The fourth and final section of the collection—announced as a major section on par with the others—is “In Memorium: Umberto Eco.” It turns out to consist only of a single translator’s commentary (Richard Dixon). This is a solid piece, but it stands alone, and represents by itself too little in way of a memorium, not only given Eco’s stature, but also given his well-known opposition to Jakobson. The Goggio lectures, and their formalization in Experiences in Translation (2001) and Mouse or Rat? Translation as Negotiation (2003), contain a strong scientific push against Jakobson’s expansionist views. Dixon should have had some company here at the end. A representation of Eco’s views on translation would have had a tempering effect on the limitlessness of this collection’s overall orientation, offering a space where more pragmatic points of view might be integrated. Eco’s interface with translation produced more than anecdotal reminiscences over the translations of his novels. They produced good scholarship. Something more substantial, and more scientific, should have been on offer, or nothing at all.
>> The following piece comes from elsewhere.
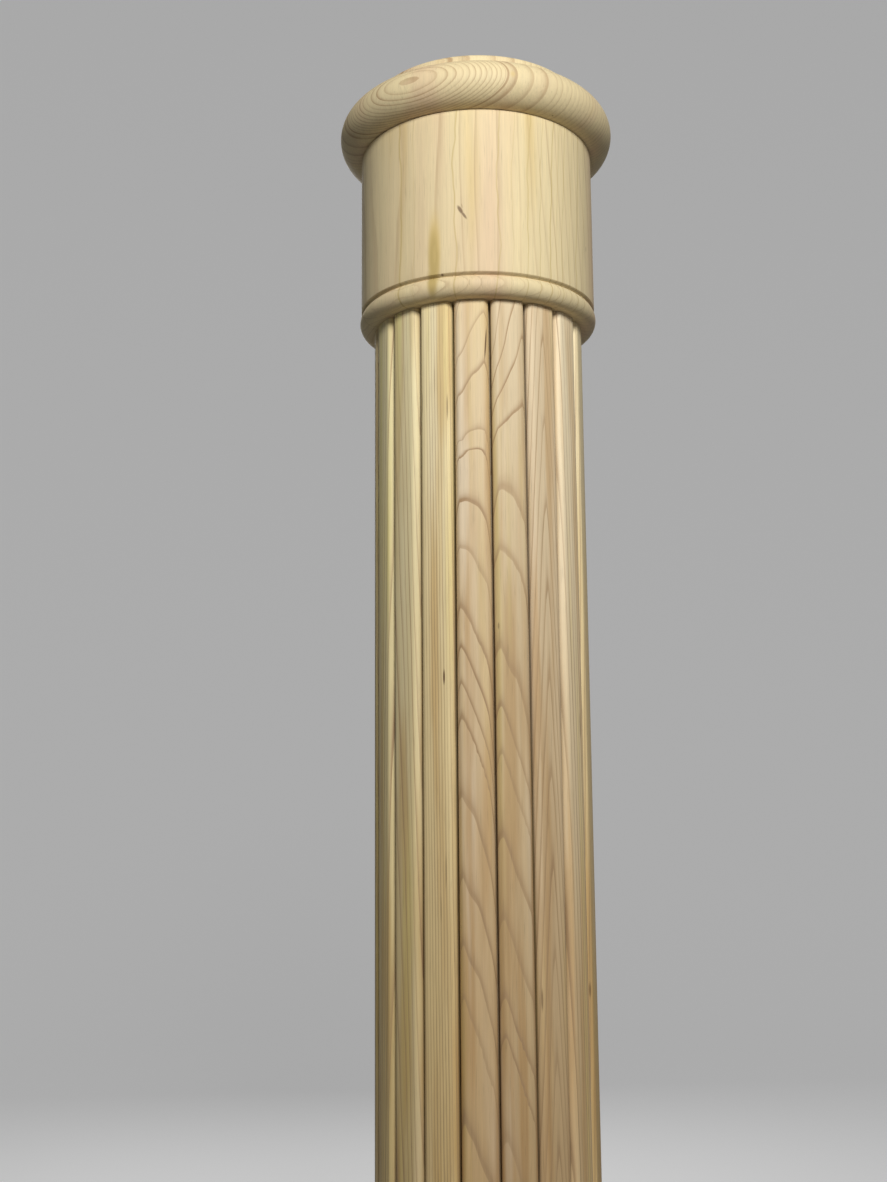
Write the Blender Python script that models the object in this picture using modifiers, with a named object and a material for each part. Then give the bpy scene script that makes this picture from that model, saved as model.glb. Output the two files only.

The semiotic perspective in Translating: Signs, Texts, Practices is decidedly a Jakobsonian one giving the concept “translation” the widest possible scope. The volume’s strength lies in the spirit of inclusivity that such a perspective extends toward all phenomena interpretable as translation. Its weakness lies in its reticence to extend the same spirit toward more pragmatic epistemological orientations. On balance, this is a fine collection, with strong contributions. The one thing that would have made it exceptional would have been the complement of Eco’s counterpoint to the perspective that informs it so predominantly.